I certainly don't mean in terms of
production, any finished project
. I've been a shameless and capricious dilettante, starting a dozen different pieces in three genres and finishing none of them since I set out on May 16. I blame some of this on the fact that I was working almost exclusively in my notebook, with a pen, and it's much easier to do the big organizing/re-writing/overhauling that I need with a keyboard than without, so instead of crashing things out, I took notes and then moved on to whatever was next, returning to make more notes as necessary. (I will say that
Evernote may be revolutionizing that annotation process in a really easy and useful way, and it was incredibly helpful even when I didn't have actual network or wireless access with my phone, which was incredibly often through the Maritimes and the Gaspe Peninsula.) But while I still have my many, many pages of notes and scraps and snippets to actually type up and organize, the overarching sense of it all is that much of what I started
deserves finishing. I don't often feel that way, and my folders are a hive of the unfinished. But all of these things feel quietly, calmly alive in a way that says
Take your time. We will be here when you're ready. This is good. This is important. Because there's no way, of course, to finish all of these things at once, and it's madness to try. It's madness enough to be still at work on a novel's revisions (more on that in a moment), preparing to start drafting the next, and having some non-fiction planned that really does need to be finished. But this is good madness (I think). At least the back of my writing brain thinks so. It must think so because it's finally let me think some useful things about the novel I "finished" over spring break.

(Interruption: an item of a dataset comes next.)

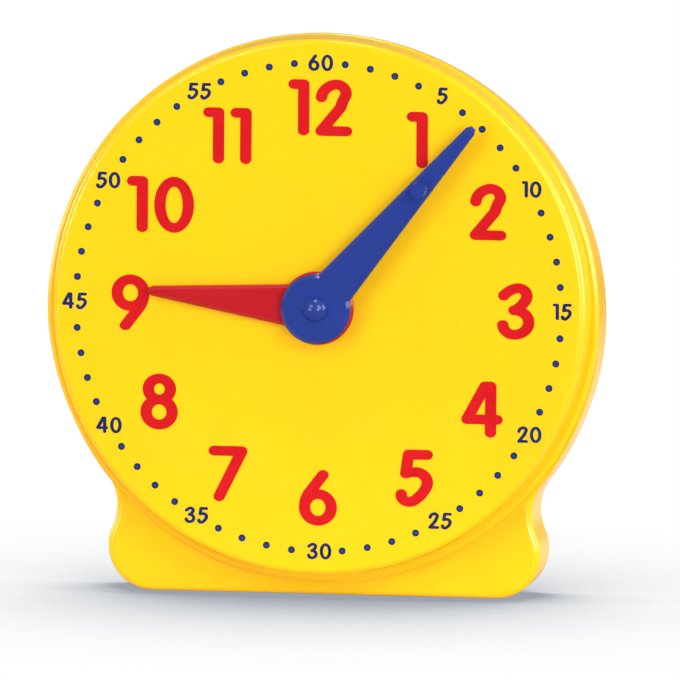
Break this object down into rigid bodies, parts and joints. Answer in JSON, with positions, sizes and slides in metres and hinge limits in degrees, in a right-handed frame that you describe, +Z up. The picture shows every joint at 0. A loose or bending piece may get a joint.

That was the first substantial revision. It was a revision that needed to happen, but when I put the files away for the end of the semester, I knew there were some things that weren't quite right, and, in early May, trying to think about those things made me feel frantic, panicked, and riddled with failure, even though I know that excellent novels do not come about on one-and-a-half drafts. A novel is work, but, in May, it didn't feel like work, which is familiar, which is what one does, which is strangely comforting in its way. In May, it felt like just one more thing I couldn't get right.
So, an ocean, then most of a continent, then the spine of the Rockies and wide deserts between me and it. Up to nine timezones. More than a dozen new students and a host of wonderful new people and a wealth of new landscapes and climates and a lot of delicious food and miles passed beneath my sneaker-soles. A jumble of new ideas. The constant smell of sugar in the air in Sibiu, the pine freshness of Gaspe, everywhere marine salt from Maine to Montreal and then in San Diego. All this distance, all this stimulus. And in small, quiet moments--under the rain-wet tent in Maine, on a silent, red beach on Prince Edward Island, on yet another lookout over Gaspe Bay, with coffee in hand in the Quarter of Spectacles in Montreal--things became clearer. Some small changes, adjustments to scenes and moods, and some cuts, of course, and then, last night, as the last flight started its descent into Casper, the thing I probably needed to know most about the book crept in. I had to write my notes on my actual boarding pass, given the timing, and there are scrawls in all of the white spaces, in the bigger block of white following my name, in the smaller white rectangle beneath the large DEN-CPR, on the back around the advertisement for United's Mileage Plus credit card. The ideas filled themselves in, wherever there was space. All I had to do was find that space.
In fourteen days, I leave for my residency at the
Jentel Foundation. I'll have four weeks of space, too, to listen and to work, thanks to the fantastic people at Jentel. In the meantime, there are smaller things to manage, a semester to prepare for, and some finishing to do. But I know where I stand, and the footing is good, and for now, the listening is easy.